三月

▽都会など今夜は何の会、明晩は何の吟社というごとく真面目に出席していれば毎晩のように川柳句会に顔を出さなければならない。そこへゆくと地方ではせい〲月に一回か二回だが、この一回か二回がなかなかの曲者で、コンデイシヨンが悪かつたり、スランプにおちいつたりしていると、つい出席を怠つてしまう。
▽しかし毎月の句会には判を押したように必ず出席しなければ気のすまない熱心な人もいて、これらの人たちには自然と頭がさがるのである。ちつとばかり皮肉を言われたり、からかわれたりして偶に出たりするとはやしたてられるがそこは好きもの同志で、決して怒りもしなければ、むしかえすような野暮なことはしない。そこがまたいいところである。

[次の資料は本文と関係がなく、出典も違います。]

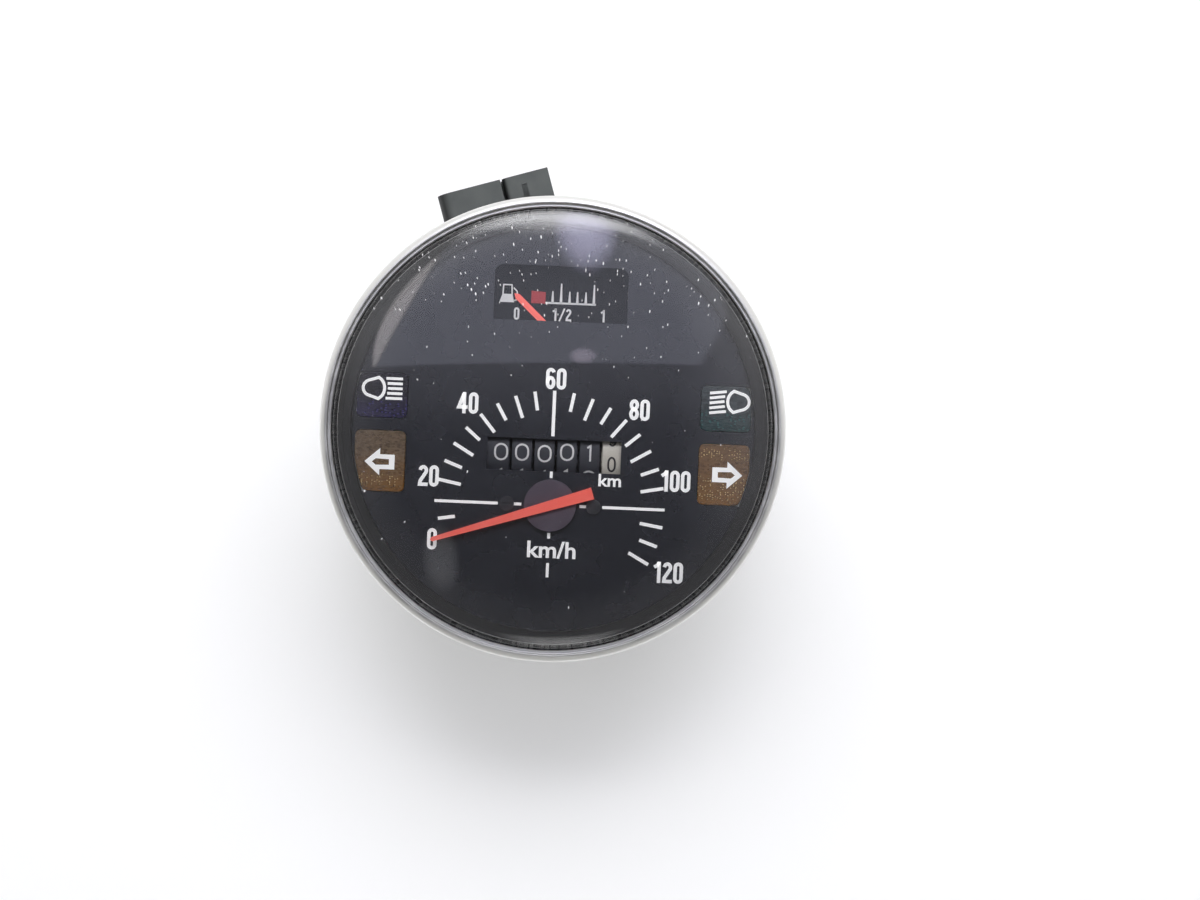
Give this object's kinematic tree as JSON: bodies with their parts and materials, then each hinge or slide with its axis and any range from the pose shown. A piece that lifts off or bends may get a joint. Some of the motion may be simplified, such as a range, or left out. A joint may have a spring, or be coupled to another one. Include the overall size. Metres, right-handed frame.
{
  "type": "speedometer",
  "caption": "Round scooter speedometer with a drag-magnet needle, worm-driven odometer, fuel gauge, tell-tale windows and rear cable nipple.",
  "frame": {"origin": "centre of the cable nipple's mouth, at the back of the instrument", "axes": "+Z out of the dial towards the reader, +Y towards the dial's 12 o'clock, +X to the dial's right"},
  "size_m": [0.1, 0.1103, 0.072],
  "materials": {
    "housing_plastic": "moulded, satin",
    "bezel_metal": "rolled, satin bright",
    "lens_clear": "clear moulded, polished",
    "seal_rubber": "soft black",
    "dial_black": "matt black print",
    "blue_window": "tinted, ribbed behind",
    "green_window": "tinted, ribbed behind",
    "amber_window": "tinted, prismatic",
    "white_plastic": "white moulded",
    "dark_steel": "blackened",
    "needle_red": "fluorescent orange-red",
    "hub_grey": "moulded dark grey",
    "steel": "turned, bright plated",
    "aluminium": "drawn",
    "brass": "turned",
    "bridge_steel": "yellow passivated",
    "cast_zinc": "die cast zinc, grey",
    "magnet_iron": "sintered",
    "nylon": "moulded natural",
    "drum_white": "moulded cream",
    "drum_black": "moulded black",
    "gauge_case": "moulded",
    "copper_coils": "enamelled windings",
    "board_green": "coated laminate",
    "black_plastic": "moulded black",
    "bulb_glass": "clear"
  },
  "bodies": {
    "case": {"housing": "housing_plastic", "bezel_ring": "bezel_metal", "lens": "lens_clear", "lens_seal": "seal_rubber", "dial_plate": "dial_black", "dial_surround": "dial_black", "high_beam_window": "blue_window", "low_beam_window": "green_window", "left_turn_window": "amber_window", "right_turn_window": "amber_window", "light_box": "white_plastic", "dial_screws": "dark_steel", "hairspring": "brass", "bridge_plate": "bridge_steel", "bridge_screws": "steel", "mechanism_frame": "cast_zinc", "frame_screws": "steel", "cable_nipple": "cast_zinc", "spindle_bush": "brass", "odometer_shaft": "steel", "pinion_shaft": "steel", "fuel_gauge_case": "gauge_case", "fuel_coils": "copper_coils", "fuel_dial": "dial_black", "fuel_terminals": "brass", "circuit_board": "board_green", "bulb_holders": "black_plastic", "bulbs": "bulb_glass", "main_connector": "black_plastic", "small_connector": "black_plastic", "connector_pins": "brass", "mounting_studs": "steel"},
    "drive": {"drive_spindle": "steel", "spindle_worm": "steel", "magnet": "magnet_iron", "flux_cup": "steel"},
    "worm_shaft": {"worm_shaft": "steel", "worm_shaft_wheel": "nylon", "worm_shaft_worm": "nylon"},
    "layshaft": {"layshaft": "steel", "layshaft_wheel": "nylon", "layshaft_gear": "nylon"},
    "tenths": {"drum_tenths": "drum_white"},
    "units": {"drum_units": "drum_black"},
    "tens": {"drum_tens": "drum_black"},
    "hundreds": {"drum_hundreds": "drum_black"},
    "thousands": {"drum_thousands": "drum_black"},
    "ten_thousands": {"drum_ten_thousands": "drum_black"},
    "pinion_1": {"carry_pinion_1": "nylon"},
    "pinion_2": {"carry_pinion_2": "nylon"},
    "pinion_3": {"carry_pinion_3": "nylon"},
    "pinion_4": {"carry_pinion_4": "nylon"},
    "pinion_5": {"carry_pinion_5": "nylon"},
    "pointer": {"pointer_spindle": "steel", "speed_cup": "aluminium", "needle_hub": "hub_grey", "needle": "needle_red"},
    "fuel_pointer": {"fuel_spindle": "steel", "fuel_rotor": "magnet_iron", "fuel_needle": "needle_red"}
  },
  "joints": [
    {"name": "drive_turn", "type": "hinge", "parent": "case", "child": "drive", "pos_m": [0, 0, 0.0248], "axis": [0, 0, -1], "continuous": true},
    {"name": "worm_shaft_turn", "type": "hinge", "parent": "case", "child": "worm_shaft", "pos_m": [0.0064, 0, 0.0248], "axis": [0, 1, 0], "continuous": true},
    {"name": "layshaft_turn", "type": "hinge", "parent": "case", "child": "layshaft", "pos_m": [0, 0.02189, 0.0352], "axis": [1, 0, 0], "continuous": true},
    {"name": "tenths_turn", "type": "hinge", "parent": "case", "child": "tenths", "pos_m": [0.0004, 0.0115, 0.0499], "axis": [1, 0, 0], "continuous": true},
    {"name": "units_turn", "type": "hinge", "parent": "case", "child": "units", "pos_m": [0.0004, 0.0115, 0.0499], "axis": [1, 0, 0], "continuous": true},
    {"name": "tens_turn", "type": "hinge", "parent": "case", "child": "tens", "pos_m": [0.0004, 0.0115, 0.0499], "axis": [1, 0, 0], "continuous": true},
    {"name": "hundreds_turn", "type": "hinge", "parent": "case", "child": "hundreds", "pos_m": [0.0004, 0.0115, 0.0499], "axis": [1, 0, 0], "continuous": true},
    {"name": "thousands_turn", "type": "hinge", "parent": "case", "child": "thousands", "pos_m": [0.0004, 0.0115, 0.0499], "axis": [1, 0, 0], "continuous": true},
    {"name": "ten_thousands_turn", "type": "hinge", "parent": "case", "child": "ten_thousands", "pos_m": [0.0004, 0.0115, 0.0499], "axis": [1, 0, 0], "continuous": true},
    {"name": "pinion_1_turn", "type": "hinge", "parent": "case", "child": "pinion_1", "pos_m": [0.0004, 0.022, 0.0499], "axis": [1, 0, 0], "continuous": true},
    {"name": "pinion_2_turn", "type": "hinge", "parent": "case", "child": "pinion_2", "pos_m": [0.0004, 0.022, 0.0499], "axis": [1, 0, 0], "continuous": true},
    {"name": "pinion_3_turn", "type": "hinge", "parent": "case", "child": "pinion_3", "pos_m": [0.0004, 0.022, 0.0499], "axis": [1, 0, 0], "continuous": true},
    {"name": "pinion_4_turn", "type": "hinge", "parent": "case", "child": "pinion_4", "pos_m": [0.0004, 0.022, 0.0499], "axis": [1, 0, 0], "continuous": true},
    {"name": "pinion_5_turn", "type": "hinge", "parent": "case", "child": "pinion_5", "pos_m": [0.0004, 0.022, 0.0499], "axis": [1, 0, 0], "continuous": true},
    {"name": "needle_swing", "type": "hinge", "parent": "case", "child": "pointer", "pos_m": [0, 0, 0.0595], "axis": [0, 0, -1], "range_deg": [0, 227], "stiffness_Nm_per_rad": 0.000025},
    {"name": "fuel_needle_swing", "type": "hinge", "parent": "case", "child": "fuel_pointer", "pos_m": [0.0008, 0.0359, 0.0595], "axis": [0, 0, -1], "range_deg": [0, 92]}
  ],
  "couplings": [
    {"joint": "worm_shaft_turn", "follows": "drive_turn", "ratio": -0.05},
    {"joint": "layshaft_turn", "follows": "drive_turn", "ratio": 0.00125},
    {"joint": "tenths_turn", "follows": "drive_turn", "ratio": -0.0014286},
    {"joint": "units_turn", "follows": "drive_turn", "ratio": -0.00014286},
    {"joint": "tens_turn", "follows": "drive_turn", "ratio": -0.000014286},
    {"joint": "hundreds_turn", "follows": "drive_turn", "ratio": -0.0000014286},
    {"joint": "thousands_turn", "follows": "drive_turn", "ratio": -0.00000014286},
    {"joint": "ten_thousands_turn", "follows": "drive_turn", "ratio": -0.000000014286},
    {"joint": "pinion_1_turn", "follows": "drive_turn", "ratio": 0.00035714},
    {"joint": "pinion_2_turn", "follows": "drive_turn", "ratio": 0.000035714},
    {"joint": "pinion_3_turn", "follows": "drive_turn", "ratio": 0.0000035714},
    {"joint": "pinion_4_turn", "follows": "drive_turn", "ratio": 0.00000035714},
    {"joint": "pinion_5_turn", "follows": "drive_turn", "ratio": 0.000000035714}
  ]
}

▽『川柳徳島』新年号の課題吟に「糞尿車」というのがあつた。私たちの生活と切つても切れないしろものを、現実的な視野に取扱つたもので、
 オツサンと呼ぶ糞尿車公務員
 よく磨き注連縄かけてある糞尿車
 ハイカーと同じ速度の糞尿車
 衛生舎て何やと賀状うら返し
などが目についた。不真面目に考えたりしてないのが好感をそゝるのである。
▽福島織部の著す「屁」李家正文が書いた「厠考」はなつかしい書物であるが、それになぞらえたわけではなかつたが、しなの川柳社では句会吟に「屁」と「糞」を取り挙げたことがあつた。ひとかどのベテランを自負している連中だから決してエヘラエヘラした着想のものは一句もなかつたことに驚きもせず、また物足りないとも思わなかつた。
 朝の屁が爽快に今日を儲け
 俗論にピリオドをうち屁一発
 金ゆすりに行く屁の倣然と落とし
 貧乏の放屁が誰はゞからず鳴る
 たけ〲しい屁の臭いをかがせ
 旅の糞まだ出ぬ思案はぐらかし
 花街の糞頬かむりして汲めり
 美しき嘘美しき糞と落ち
 人生の販路糞にもある魅力
にきらめく糞のかたまりを得た。
▽たゞおかしく面白くゲラゲラ笑うこともいゝが、こうして凝視をきびしくする基底が作家それぞれの心にあることは大切と思う。